Large file performance — Subversion has long been a go to version control technology for versioning large binary files. As I wrote in a previous article, teams working with digital content such as Game studios typically see a dizzying amount of large files in their projects. A key objective for managing large files must always be performance. Any improvement to this feature has immediate impact for users.

So what happens when your you commit “Big” files to the server? Well really four things happen:

  1. Your client calculates and sends deltas over the network.
  2. The network transports the data —over the protocol of choice. Different transport protocols have varying levels of performance. For example HTTP and SSH vary wildly as SSH by default compresses data before transport and in general reduces the amount of data needing to be send of the wire. HTTP does not do this (even though recent work in 1.10 around RA-serf (below)) — in general it is inherently slower for large files than svn+ssh.
  3. The Server receives the delta and reconstructs the delta.
  4. The Server constructs a second delta to store in the repository.

That’s a lot of work on both sides. While a couple of well known tips allow users to “squeeze” more performance out of commits today, these settings strip key features from Subversion in doing so. That being said it is good to go over these performance boosters for completeness sake. Since the SVN developers have been going round and around on this topic recently (with the 1.10 release upcoming), it prompted me to add some color to the conversation from a enterprise software team perspective.

svn — The stock SVN terminal client. Used by 75% of teams. Commit performance is great across a wide range of use cases.

svnmucc — You can make commits a bit faster by using the svnmucc client without a working copy.
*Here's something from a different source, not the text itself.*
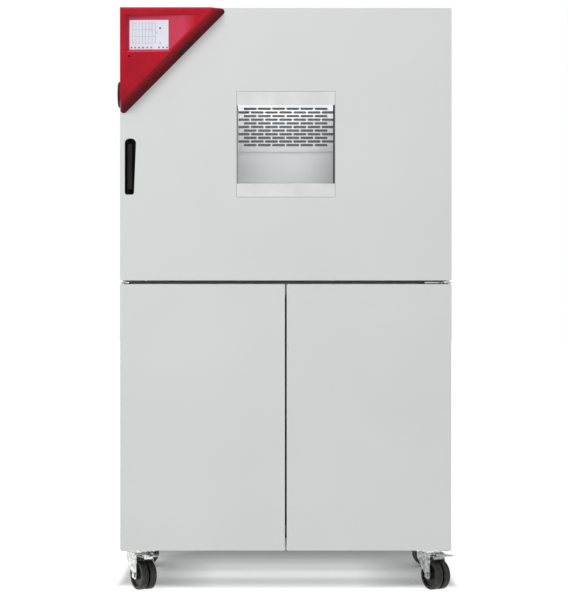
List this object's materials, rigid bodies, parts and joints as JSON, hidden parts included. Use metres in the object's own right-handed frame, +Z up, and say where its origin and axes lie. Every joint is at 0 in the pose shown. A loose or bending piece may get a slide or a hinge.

The svnmucc client always sends a delta against an empty file which is faster to calculate than the standard client delta against the previous file contents. While svnmucc allows for atomic commits across a multi-file transaction and allows for updates to single files, you loose the local working copy which does a great job at only sending the ‘delta’ of your local changes to the server — for large repos or commits, not having a delta would be disastrous from a performance perspective because you would be over-sending data to the server all of the time.

curl — You can make commits even faster by enabling SVNAutoversioning on the server (it is in the config file) and using curl as your client as then the client doesn’t calculate a delta at all. Note that the curl commit will still involve calculating a delta on the server. Curl is only good for tactical updates to single files as it cannot atomically guarantee a commit across multiple assets in one shot! Hence it’s fast but super limited in its use case.

I ran some tests on my macbook pro and saw the following results:

raw write to SSD disk: 3.5 sec (Baseline)
standard SVN commit: 39 sec
svnmucc commit: 28 sec
curl commit: 10.7 sec

What does this say exactly? Why doesn’t everyone just switch to curl and everyone gets a 300% speed increase? Well for one thing these are synthetic benchmarks again single large files. Second, curl and svnmucc remove the Working Copy concept from the workflow — essentially nothing is being done on the client to allow proper atomic durability of commits and for reducing the amount of data being sent to and from the server.

The point of a version control system is to support team based software development workflows and removing the concept of a working copy is synonymous to “doing all operations remotely” — there is no local file on your computer, all operations happen on the server. This model does not make any sense in a collaboration environment because enterprise repos are big, all commits usually have more than one file and commits in certain cases could be GB+ in size.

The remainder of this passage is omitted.